Śledztwo w sprawie wybuchu gazu i zawalenia domu w Szczyrku, w którym zginęło osiem osób zostało zakończone. W ciągu siedmiu dni do sądu trafi akt oskarżenia. Obejmie sześć osób.
- 26 maja zostało wydane postanowienie o zamknięciu śledztwa. Zgodnie z Kodeksem postępowania karnego prokuratorzy mają teraz siedem dni na skierowanie aktu oskarżenia do sądu. Zostanie złożony w Sądzie Okręgowym w Bielsku-Białej – przekazała rzecznik prokuratury okręgowej Agnieszka Michulec.
Do tragedii w Szczyrku doszło wieczorem 4 grudnia 2019 r. Wybuch gazu zniszczył całkowicie trzykondygnacyjny dom. Ratownicy znaleźli w gruzach ciała ośmiu osób, w tym czworga dzieci.
Trzech zatrzymanych
Po wybuchu bielska prokuratura okręgowa wszczęła śledztwo. Ustalono m.in., że istniał ścisły związek między wybuchem gazu a pracami budowlanymi prowadzonymi pod ulicą, przy której stał zniszczony dom. Rozszczelniony został przebiegający pod drogą gazociąg.

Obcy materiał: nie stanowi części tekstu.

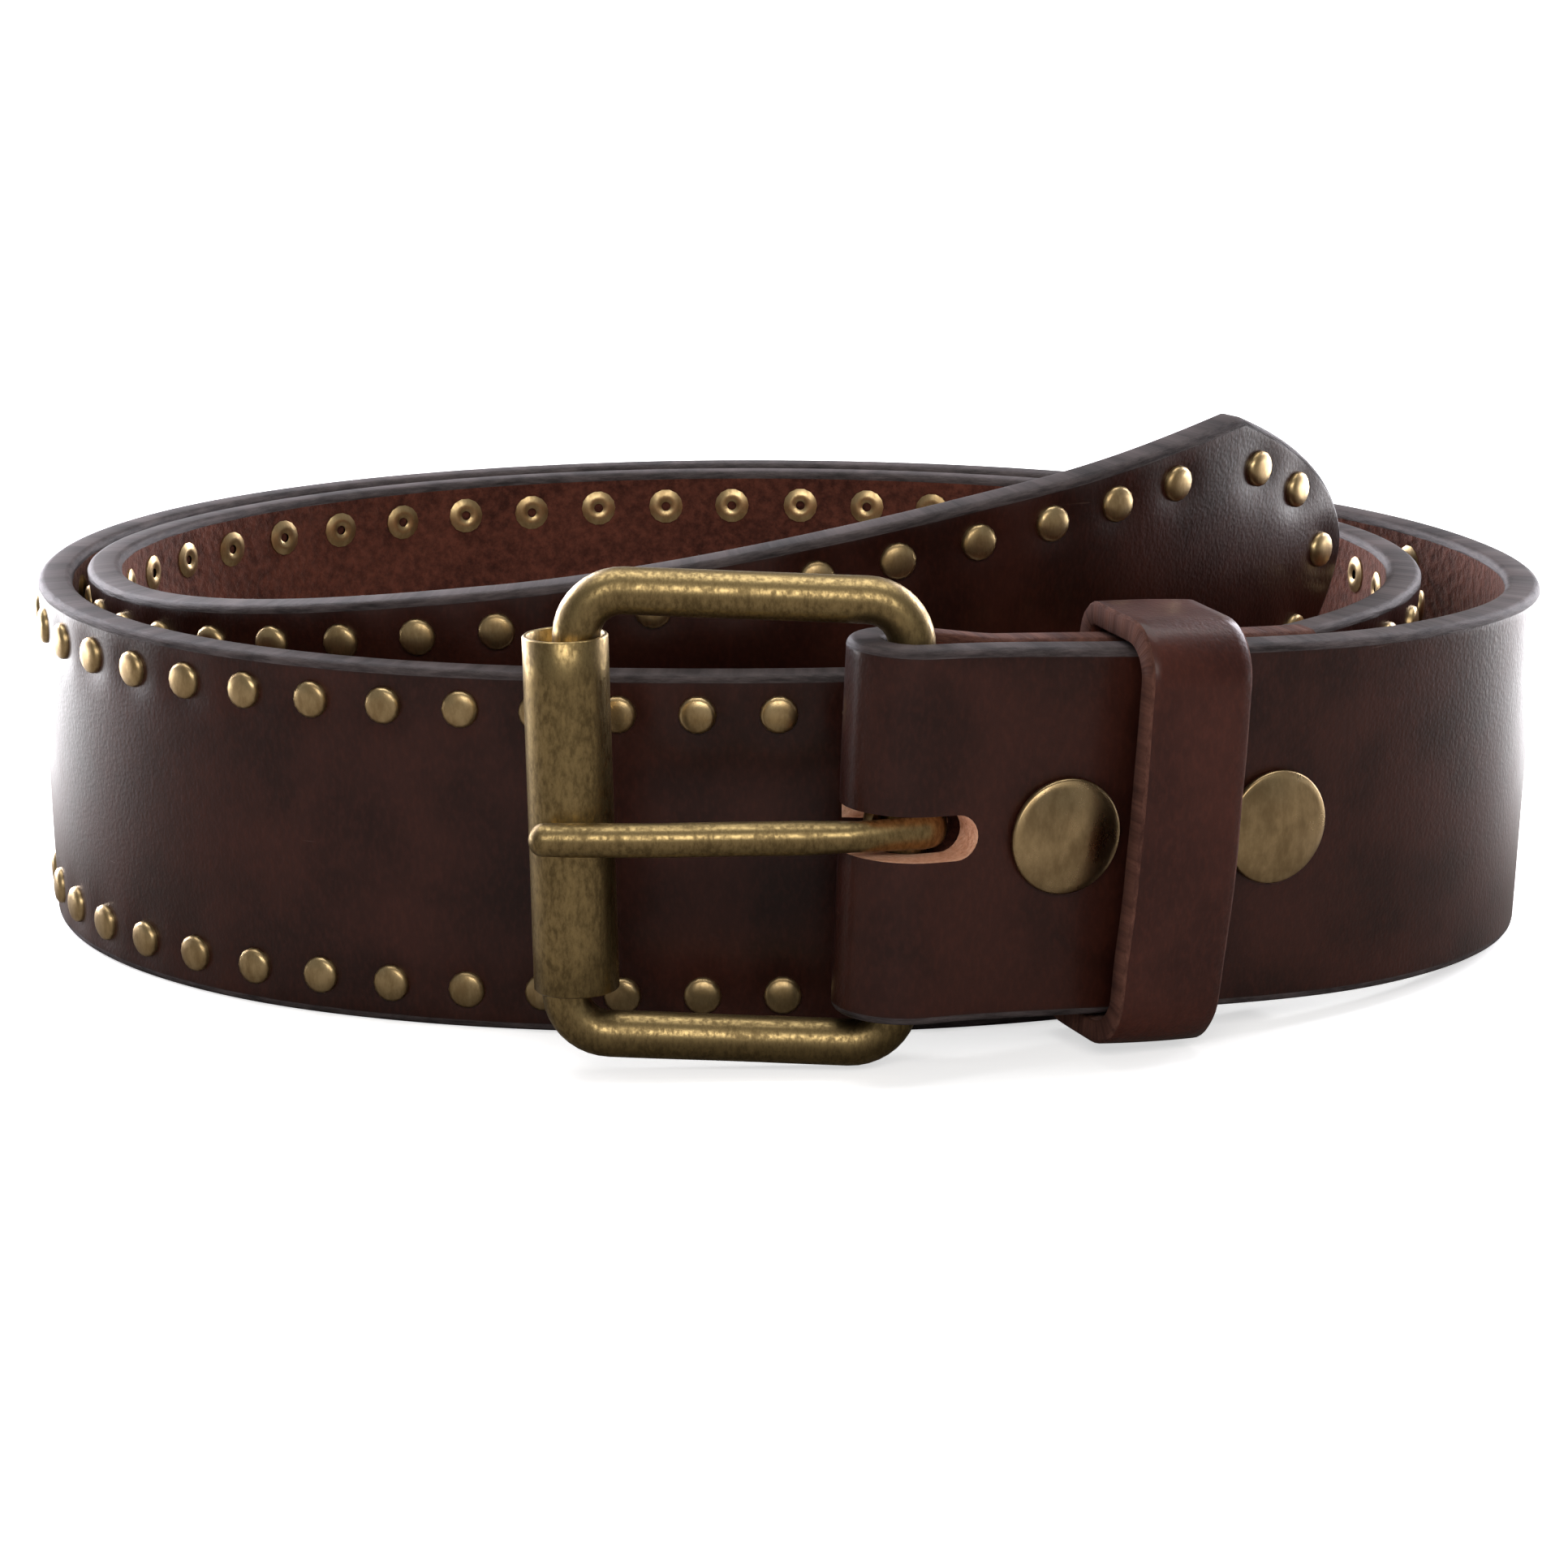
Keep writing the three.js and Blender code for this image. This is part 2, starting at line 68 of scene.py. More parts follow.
class Slot(Enum):
    """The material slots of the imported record."""

    STRAP = "strap_leather"
    KEEPER = "keeper_leather"
    BUCKLE = "antique_brass"
    CAP = "cap_brass"
    RIVET = "rivet_brass"
    STEEL = "steel"


# ---------------------------------------------------------------- meshes


def mesh_object(name: str, verts: np.ndarray, faces: Sequence[Sequence[int]]) -> bpy.types.Object:
    """Makes an object from points and faces.

    Args:
        name: the piece's name.
        verts: the points, one row each.
        faces: the corner numbers of each face.

    Returns:
        The new object, at the origin.
    """
    mesh = bpy.data.meshes.new(name)
    mesh.from_pydata([tuple(v) for v in verts], [], [tuple(f) for f in faces])
    mesh.update()
    piece = bpy.data.objects.new(name, mesh)
    bpy.context.scene.collection.objects.link(piece)
    return piece


def smooth(piece: bpy.types.Object, angle: float = 45.0) -> None:
    """Shades a piece smooth, sharp across edges that turn more than angle degrees, and turns its faces out."""
    bm = bmesh.new()
    bm.from_mesh(piece.data)
    bmesh.ops.recalc_face_normals(bm, faces=bm.faces)
    limit = math.radians(angle)
    for face in bm.faces:
        face.smooth = True
    for edge in bm.edges:
        edge.smooth = len(edge.link_faces) == 2 and edge.calc_face_angle(0.0) < limit
    bm.to_mesh(piece.data)
    bm.free()


def skin(name: str, rings: np.ndarray, u: np.ndarray, v: np.ndarray, caps: bool = True) -> bpy.types.Object:
    """Joins rings of points into one closed skin with a UV map.

    Args:
        name: the piece's name.
        rings: points shaped (rings, points in a ring, 3). Each ring closes on itself.
        u: the map's first value for each ring.
        v: the map's second value for each point of a ring, and one more for where the ring closes.
        caps: True closes the two ends with a face each; False joins the last ring to the first.

    Returns:
        The new object.
    """
    count, sides = rings.shape[:2]
    faces = []
    corners = []
    for r in range(count - 1 if caps else count):
        a, b = r * sides, ((r + 1) % count) * sides
        ua, ub = u[r], u[r + 1] if r + 1 < len(u) else u[r]
        for i in range(sides):
            j = (i + 1) % sides
            faces.append((a + i, a + j, b + j, b + i))
            corners.extend(((ua, v[i]), (ua, v[i + 1]), (ub, v[i + 1]), (ub, v[i])))
    if caps:
        last = (count - 1) * sides
        faces.append(tuple(reversed(range(sides))))
        corners.extend((u[0], v[i]) for i in reversed(range(sides)))
        faces.append(tuple(range(last, last + sides)))
        corners.extend((u[count - 1], v[i]) for i in range(sides))
    piece = mesh_object(name, rings.reshape(-1, 3), faces)
    layer = piece.data.uv_layers.new(name="UVMap")
    layer.data.foreach_set("uv", np.array(corners, dtype=np.float32).ravel())
    return piece


def turned(name: str, profile: Sequence[tuple[float, float]], sides: int) -> bpy.types.Object:
    """Turns a profile about +Z into a closed piece, with a map that runs round it.

    Args:
        name: the piece's name.
        profile: (radius, height) points. A profile that leaves the axis closes on itself.
        sides: how many sides the turning has.

    Returns:
        The new object. Its map holds the turn as u, from 0 to 1, and the radius in metres as v.
    """
    verts: list[tuple[float, float, float]] = []
    rows: list[list[int]] = []
    for radius, height in profile:
        if radius < 1e-9:
            rows.append([len(verts)] * sides)
            verts.append((0.0, 0.0, height))
            continue
        rows.append(list(range(len(verts), len(verts) + sides)))
        for i in range(sides):
            a = 2 * math.pi * i / sides
            verts.append((radius * math.cos(a), radius * math.sin(a), height))
    closed = profile[0][0] > 1e-9
    pairs = list(zip(range(len(rows) - 1), range(1, len(rows))))
    if closed:
        pairs.append((len(rows) - 1, 0))
    faces = []
    corners = []
    for lo, hi in pairs:
        for i in range(sides):
            j = (i + 1) % sides
            quad = [rows[lo][i], rows[lo][j], rows[hi][j], rows[hi][i]]
            uv = [(i / sides, profile[lo][0]), ((i + 1) / sides, profile[lo][0]),
                  ((i + 1) / sides, profile[hi][0]), (i / sides, profile[hi][0])]
            keep = [k for k in range(4) if quad[k] != quad[k - 1]]
            faces.append([quad[k] for k in keep])
            corners.extend(uv[k] for k in keep)
    piece = mesh_object(name, np.array(verts), faces)
    layer = piece.data.uv_layers.new(name="UVMap")
    layer.data.foreach_set("uv", np.array(corners, dtype=np.float32).ravel())
    return piece


def arc(centre: tuple[float, float], radius: float, start: float, stop: float, steps: int) -> list[tuple[float, float]]:
    """Points on an arc, from start to stop degrees, both ends included."""
    turns = [math.radians(start + (stop - start) * k / steps) for k in range(steps + 1)]
    return [(centre[0] + radius * math.cos(a), centre[1] + radius * math.sin(a)) for a in turns]


def place(piece: bpy.types.Object, matrix: Matrix) -> bpy.types.Object:
    """Moves a piece's mesh, so that its object stays at the origin."""
    piece.data.transform(matrix)
    piece.data.update()
    return piece


def finish_piece(
    piece: bpy.types.Object, body: Body, materials: Iterable[bpy.types.Material], nodes: Sequence[str]
) -> None:
    """Dresses a piece and hands it to the frame.

    Args:
        piece: the finished piece.
        body: the CAD body it rides on.
        materials: its materials, in the order of its faces' material numbers.
        nodes: the CAD nodes it stands for.
    """
    numbers = np.empty(len(piece.data.polygons), dtype=np.int32)
    piece.data.polygons.foreach_get("material_index", numbers)
    piece.data.materials.clear()
    for material in materials:
        piece.data.materials.append(material)
    piece.data.polygons.foreach_set("material_index", numbers)
    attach(piece, body.value)
    if nodes:
        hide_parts(*nodes)
    LOG.info("%s: %d faces on %s", piece.name, len(piece.data.polygons), body.value)


# ---------------------------------------------------------------- the strap's route


class KnotCurve:
    """A smooth curve through (station, value) knots, level at its ends and at every high or low knot."""

    def __init__(self, knots: Sequence[tuple[float, float]]) -> None:
        """Works out the slope at each knot."""
        self.at = np.array([k[0] for k in knots])
        self.value = np.array([k[1] for k in knots])
        grade = np.diff(self.value) / np.diff(self.at)
        self.slope = np.zeros(len(knots))
        for i in range(1, len(knots) - 1):
            before, after = grade[i - 1], grade[i]
            if before * after > 0:
                self.slope[i] = 2 * before * after / (before + after)

    def __call__(self, station: np.ndarray) -> np.ndarray:
        """The curve's value at each station."""
        s = np.asarray(station, dtype=float)
        i = np.clip(np.searchsorted(self.at, s, side="left") - 1, 0, len(self.at) - 2)
        run = self.at[i + 1] - self.at[i]
        t = np.clip((s - self.at[i]) / run, 0, 1)
        rise = self.value[i] * (1 + 2 * t) * (1 - t) ** 2 + self.value[i + 1] * t * t * (3 - 2 * t)
        return rise + run * (self.slope[i] * t * (1 - t) ** 2 - self.slope[i + 1] * t * t * (1 - t))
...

18 grudnia 2019 r. zatrzymani i aresztowani zostali trzej mężczyźni: Roman D., szef firmy budowlanej, która zleciła wykonanie przewiertu, Marcin S., operator wiertnicy, a także jego pomocnik Józef D. Dwaj ostatni opuścili już areszt. Roman D. nadal w nim przebywa.
Mężczyźni usłyszeli zarzuty z art. 163 Kodeksu karnego. Dotyczą one sprowadzenia pożaru i zawalenia się budynku, w wyniku czego śmierć poniosło osiem osób. Grozi im do 12 lat więzienia.
W ubiegłym tygodniu doprecyzowane zostały zarzuty wobec nich. - Rozszerzony został opis czynów. Kwalifikacja nie uległa zmianie. (…) Zostało ustalone, że jest większa liczba pokrzywdzonych z uwagi na narażenie na bezpośrednie niebezpieczeństwo dla zdrowia lub życia oraz większe zniszczenia mienia – wyjaśniła rzecznik.
Kolejna trójka z zarzutami
Bielska prokuratura okręgowa przedstawiła zarzuty także trzem innym osobom. Dotyczą one m.in. fałszowania i posługiwania się fałszywą dokumentacją dotyczącą realizacji budowy nitki gazociągu. Mieli także składać nieprawdziwe zeznania. Wobec nich zastosowane zostały wolnościowe środki zapobiegawcze, m.in. dozory policyjne, zakaz opuszczania kraju i poręczenia majątkowe.
Zarzuty dla tych trzech osób nie mają związku z samą katastrofą. Są to pracownicy innej firmy, realizującej inwestycję związaną z rozbudową sieci gazowej. Nie są związani z trzema pierwszymi podejrzanymi. Za składanie nieprawdziwych zeznań grozi do 8 lat więzienia, a za fałszowanie dokumentacji i posługiwanie się nią do pięciu lat.